Chronic Obstructive Pulmonary Disease (COPD) is an umbrella term that encompasses 2 main disorders--- emphysema and chronic bronchitis--diseases that are characterized by obstruction to air flow in and out of the lungs. Emphysema and chronic bronchitis frequently coexist. Thus physicians prefer the term COPD.

COPD is a slowly progressive disease of the airways that is characterized by a gradual loss of lung function.

In Chronic Bronchitis, the airways become swollen and inflamed and produce large amounts of mucus. The swollen tissues and mucus make breathing difficult. The airways often become easily infected.

In Emphysema, the air sacs and small airways (bronchioles) are damaged and have lost their elasticity.

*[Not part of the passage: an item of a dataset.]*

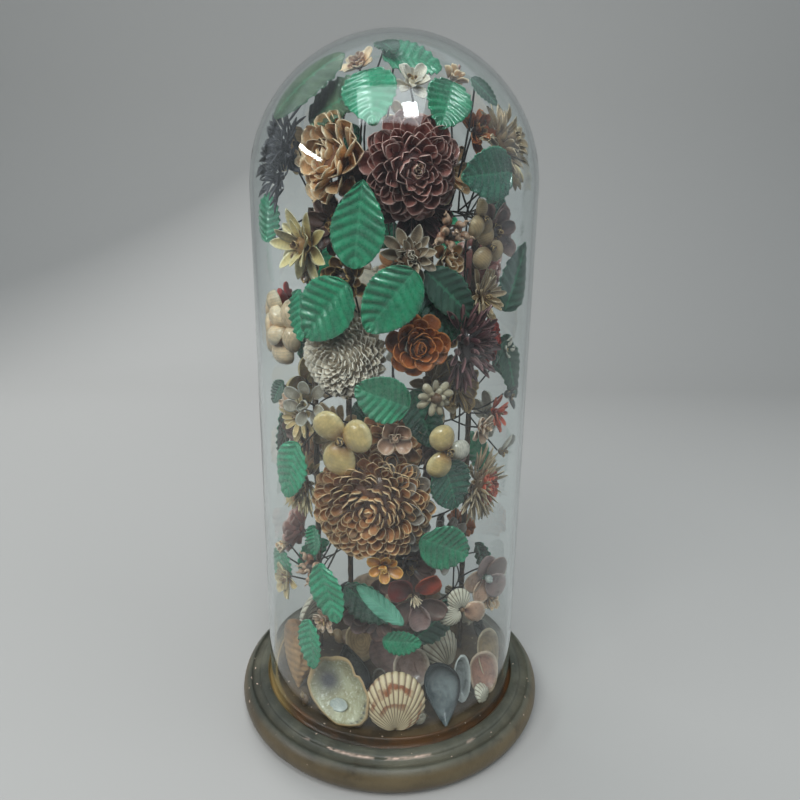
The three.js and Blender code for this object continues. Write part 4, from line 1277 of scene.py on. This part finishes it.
def mussel_mesh(long, wide, deep, finish="mussel"):
    """The hollow side of a mussel: a drop shape, its beak at -Y."""
    def face(u, v):
        half = wide / 2 * (0.06 + 0.94 * sin(pi * u ** 1.5) ** 0.6 if 0 < u < 1 else 0.06)
        hollow = 1 - (1 - v * v) ** 0.8 * (1 - (2 * u - 1) ** 4)
        return (v * half + 0.08 * long * sin(pi * u), long * (u - 0.5), deep * (hollow - 0.8))
    marks = {"mark": lambda u, v: min(1.0, 0.95 * max(u - 0.6, 0) / 0.3 + 0.9 * abs(v) ** 6)}
    return slab("mussel", face, 1.1, finish, 20, 14, False, marks)


def cup_mesh(long, wide, deep, finish, square=0.9):
    return dish("cup", long, wide, deep, finish, 1.3, 0.0, 0.03, 9, 40, square=square)


# Each large shell: its form, its tilt, spin and turn as it leans, how far its middle is moved from
# its solid's, and its slot.
FLOOR = {
    "rock_shell": (rock_mesh(54, 35, 28), 12, -12, 34, (-6, -7, 0), "shell_rock"),
    "ormer": (ormer_mesh(57, 43, 12), 30, -58, 0, (1, -3, 0), "shell_nacre"),
    "striped_cockle": (cockle_mesh(42, 41, 12, 21, "stripes", 0.9), 16, 0, 0, (0, 0, 0), "shell_cream"),
    "mussel_shell": (mussel_mesh(46, 28, 8), 18, -4, 0, (0, 0, 0), "shell_blue"),
    "white_cockle": (cockle_mesh(33, 31, 10, 14, "pale_ribs", 1.1), 20, -16, -40, (0, 0, 0), "shell_white"),
    "cup_shell": (cup_mesh(32, 31, 8, "cup_mauve"), 26, 0, 0, (0, 0, 0), "shell_pink"),
    "pink_cup_shell": (cup_mesh(32, 26, 7, "russet", 0.85), 20, 0, -34, (3, 0, 0), "shell_pink"),
}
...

When a person with emphysema breathes out, stale air becomes trapped inside the air sacs. This makes it harder for fresh air (oxygen) to come in and waste air (carbon dioxide) to go out. The blood vessels around the air sacs can be damaged too. This also prevents fresh air (oxygen) from reaching the bloodstream and waste air (carbon dioxide) from going out of the body. In almost all cases, COPD is caused by smoking. If you haven't quit smoking, do it now
Quit Smoking.


COPD - how it affects you
The symptoms of COPD can range from chronic cough and sputum ('phlegm') production to severe disabling shortness of breath. In some individuals, chronic cough and sputum production are the first signs that they are at risk for developing the airflow obstruction and shortness of breath characteristic of COPD. In others, shortness of breath may be the first indication of the disease. Individuals with COPD increasingly lose their ability to breathe. Acute infections or certain weather conditions may temporarily worsen symptoms (exacerbations), occasionally where hospitalization may be required.

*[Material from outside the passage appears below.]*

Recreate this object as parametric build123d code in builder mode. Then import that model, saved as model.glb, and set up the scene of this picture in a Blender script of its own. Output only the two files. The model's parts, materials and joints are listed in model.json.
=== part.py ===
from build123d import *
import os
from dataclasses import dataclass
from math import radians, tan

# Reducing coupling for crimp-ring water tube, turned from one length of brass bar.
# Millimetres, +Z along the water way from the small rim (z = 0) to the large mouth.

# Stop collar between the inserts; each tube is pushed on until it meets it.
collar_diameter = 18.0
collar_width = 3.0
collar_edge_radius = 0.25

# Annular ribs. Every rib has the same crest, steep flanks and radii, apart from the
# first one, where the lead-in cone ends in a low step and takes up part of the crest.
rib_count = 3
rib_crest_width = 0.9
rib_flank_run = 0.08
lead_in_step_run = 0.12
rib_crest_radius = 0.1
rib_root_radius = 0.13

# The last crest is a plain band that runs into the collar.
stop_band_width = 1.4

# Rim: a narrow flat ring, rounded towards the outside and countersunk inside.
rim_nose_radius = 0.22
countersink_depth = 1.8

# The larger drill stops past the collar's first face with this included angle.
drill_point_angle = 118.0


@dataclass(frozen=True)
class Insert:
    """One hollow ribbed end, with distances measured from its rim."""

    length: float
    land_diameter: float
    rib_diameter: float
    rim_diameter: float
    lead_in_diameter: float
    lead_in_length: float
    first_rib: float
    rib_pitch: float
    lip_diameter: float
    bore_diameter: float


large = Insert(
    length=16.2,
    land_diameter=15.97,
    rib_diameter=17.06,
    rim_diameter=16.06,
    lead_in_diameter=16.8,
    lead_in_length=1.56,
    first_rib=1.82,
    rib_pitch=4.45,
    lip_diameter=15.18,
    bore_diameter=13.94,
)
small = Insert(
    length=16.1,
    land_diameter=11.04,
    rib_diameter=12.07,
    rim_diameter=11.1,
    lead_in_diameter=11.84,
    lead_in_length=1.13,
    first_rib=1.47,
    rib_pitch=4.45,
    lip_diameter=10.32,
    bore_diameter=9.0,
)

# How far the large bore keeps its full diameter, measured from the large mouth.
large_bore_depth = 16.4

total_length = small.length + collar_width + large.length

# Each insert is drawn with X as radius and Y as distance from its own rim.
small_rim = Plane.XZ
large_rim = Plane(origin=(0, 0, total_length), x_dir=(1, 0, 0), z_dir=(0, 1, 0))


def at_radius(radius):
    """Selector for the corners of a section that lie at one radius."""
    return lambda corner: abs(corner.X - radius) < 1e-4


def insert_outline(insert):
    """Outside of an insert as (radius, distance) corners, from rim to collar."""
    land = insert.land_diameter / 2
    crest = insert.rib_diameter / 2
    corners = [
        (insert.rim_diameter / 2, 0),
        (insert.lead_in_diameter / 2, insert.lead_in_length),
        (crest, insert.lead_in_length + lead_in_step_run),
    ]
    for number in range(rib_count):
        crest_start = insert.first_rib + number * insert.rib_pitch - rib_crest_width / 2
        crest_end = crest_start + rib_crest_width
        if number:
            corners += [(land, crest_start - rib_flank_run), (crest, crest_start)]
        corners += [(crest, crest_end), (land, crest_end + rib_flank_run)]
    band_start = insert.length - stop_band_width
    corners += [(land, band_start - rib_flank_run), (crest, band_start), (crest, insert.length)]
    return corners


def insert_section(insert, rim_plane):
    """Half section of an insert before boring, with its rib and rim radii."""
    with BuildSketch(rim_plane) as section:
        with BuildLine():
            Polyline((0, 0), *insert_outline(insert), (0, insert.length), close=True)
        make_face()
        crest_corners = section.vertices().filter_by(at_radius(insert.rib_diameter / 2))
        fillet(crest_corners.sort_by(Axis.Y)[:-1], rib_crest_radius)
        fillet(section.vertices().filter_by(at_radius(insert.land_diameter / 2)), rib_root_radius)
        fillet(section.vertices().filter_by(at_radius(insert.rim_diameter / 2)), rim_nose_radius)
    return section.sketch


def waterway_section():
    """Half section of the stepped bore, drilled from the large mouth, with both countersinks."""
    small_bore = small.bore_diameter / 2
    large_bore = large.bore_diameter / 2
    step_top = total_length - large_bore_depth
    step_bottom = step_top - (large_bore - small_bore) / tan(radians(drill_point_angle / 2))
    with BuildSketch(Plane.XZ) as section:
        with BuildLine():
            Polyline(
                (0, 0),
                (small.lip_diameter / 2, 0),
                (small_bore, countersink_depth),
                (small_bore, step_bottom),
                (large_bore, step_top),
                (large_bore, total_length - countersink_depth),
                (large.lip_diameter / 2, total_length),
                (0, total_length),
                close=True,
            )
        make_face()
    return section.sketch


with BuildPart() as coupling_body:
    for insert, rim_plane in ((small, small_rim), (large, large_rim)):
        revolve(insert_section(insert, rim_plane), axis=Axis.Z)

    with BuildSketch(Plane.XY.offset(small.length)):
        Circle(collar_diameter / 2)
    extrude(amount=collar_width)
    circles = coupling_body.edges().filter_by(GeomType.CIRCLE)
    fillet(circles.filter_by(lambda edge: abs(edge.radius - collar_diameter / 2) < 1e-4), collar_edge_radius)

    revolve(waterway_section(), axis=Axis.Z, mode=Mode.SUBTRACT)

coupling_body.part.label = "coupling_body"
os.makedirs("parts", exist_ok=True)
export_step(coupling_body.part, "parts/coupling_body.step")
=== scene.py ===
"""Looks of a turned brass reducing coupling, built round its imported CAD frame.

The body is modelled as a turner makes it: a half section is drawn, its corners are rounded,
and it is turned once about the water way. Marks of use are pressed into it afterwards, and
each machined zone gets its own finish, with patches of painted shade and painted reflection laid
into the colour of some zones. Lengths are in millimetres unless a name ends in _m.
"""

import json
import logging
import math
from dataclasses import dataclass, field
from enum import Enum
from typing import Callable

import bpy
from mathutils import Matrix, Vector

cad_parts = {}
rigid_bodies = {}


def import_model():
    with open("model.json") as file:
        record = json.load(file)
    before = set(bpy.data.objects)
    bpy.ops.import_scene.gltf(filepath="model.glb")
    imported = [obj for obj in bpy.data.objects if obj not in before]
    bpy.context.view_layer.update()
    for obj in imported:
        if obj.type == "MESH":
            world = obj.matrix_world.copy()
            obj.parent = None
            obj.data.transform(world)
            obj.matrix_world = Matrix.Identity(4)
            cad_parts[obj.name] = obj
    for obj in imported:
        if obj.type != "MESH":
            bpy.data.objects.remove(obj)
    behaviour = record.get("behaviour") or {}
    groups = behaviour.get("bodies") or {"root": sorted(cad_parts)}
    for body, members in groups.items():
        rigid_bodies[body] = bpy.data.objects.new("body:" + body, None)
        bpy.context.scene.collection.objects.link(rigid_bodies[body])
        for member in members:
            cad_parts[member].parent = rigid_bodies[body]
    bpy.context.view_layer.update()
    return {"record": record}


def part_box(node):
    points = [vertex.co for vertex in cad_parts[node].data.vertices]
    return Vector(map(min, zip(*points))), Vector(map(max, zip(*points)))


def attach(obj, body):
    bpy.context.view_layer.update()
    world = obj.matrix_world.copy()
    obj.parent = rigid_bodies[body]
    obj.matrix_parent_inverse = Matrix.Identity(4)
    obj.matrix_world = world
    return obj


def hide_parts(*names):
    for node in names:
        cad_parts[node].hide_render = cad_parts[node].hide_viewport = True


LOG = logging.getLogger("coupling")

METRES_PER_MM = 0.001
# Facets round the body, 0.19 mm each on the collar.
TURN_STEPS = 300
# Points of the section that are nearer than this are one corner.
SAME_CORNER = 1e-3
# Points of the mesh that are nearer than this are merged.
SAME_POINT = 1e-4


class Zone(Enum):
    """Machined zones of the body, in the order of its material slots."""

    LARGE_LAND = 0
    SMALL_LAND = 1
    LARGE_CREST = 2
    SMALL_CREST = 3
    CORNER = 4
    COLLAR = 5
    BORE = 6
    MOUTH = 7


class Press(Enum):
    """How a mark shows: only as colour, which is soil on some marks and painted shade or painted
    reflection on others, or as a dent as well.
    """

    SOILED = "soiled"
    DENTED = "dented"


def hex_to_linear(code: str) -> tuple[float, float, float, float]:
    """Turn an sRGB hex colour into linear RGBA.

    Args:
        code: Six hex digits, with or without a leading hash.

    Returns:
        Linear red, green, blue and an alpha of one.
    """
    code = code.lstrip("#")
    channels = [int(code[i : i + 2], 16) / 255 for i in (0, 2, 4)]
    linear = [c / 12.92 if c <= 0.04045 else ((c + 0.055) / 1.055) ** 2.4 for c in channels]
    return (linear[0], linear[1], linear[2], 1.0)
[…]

The progression of the disease and the loss of lung function can be so gradual that, presently, many patients don't realize they have COPD till late. Check if you are likely to have COPD. People with COPD may first notice breathlessness during activities such as climbing stairs and walking uphill. There is often wheezing and coughing that brings up mucus. Over time, the breathlessness worsens, sometimes to the point where dressing and bathing are also difficult. Oxygen levels in the blood may fall and carbon dioxide levels may rise, which can cause tiredness, poor concentration and heart strain. The strained heart may enlarge and lead to swelling of the ankles and legs called edema.

Some Statistics on COPD
The World Health Organization (WHO) estimates that COPD as a single cause of death shares 4th and 5th places with HIV/AIDS (after coronary heart disease, cerebrovascular disease and acute respiratory infection). In developed countries such as the US, COPD is the only major fatal disease the death rate of which is increasing - a disparity all the more striking amid the dramatic decline in deaths from heart disease and stroke. The WHO estimates that in 2000, 2.74 million people died of COPD worldwide. In 1990, a study by the World Bank and WHO ranked COPD 12th as a burden of disease; by 2020, it is estimated that COPD will be ranked 5th. According to the WHO, passive smoking carries serious risks, especially for children and those chronically exposed. The WHO estimates that passive smoking is associated with a 10 to 43 percent increase in risk of COPD in adults.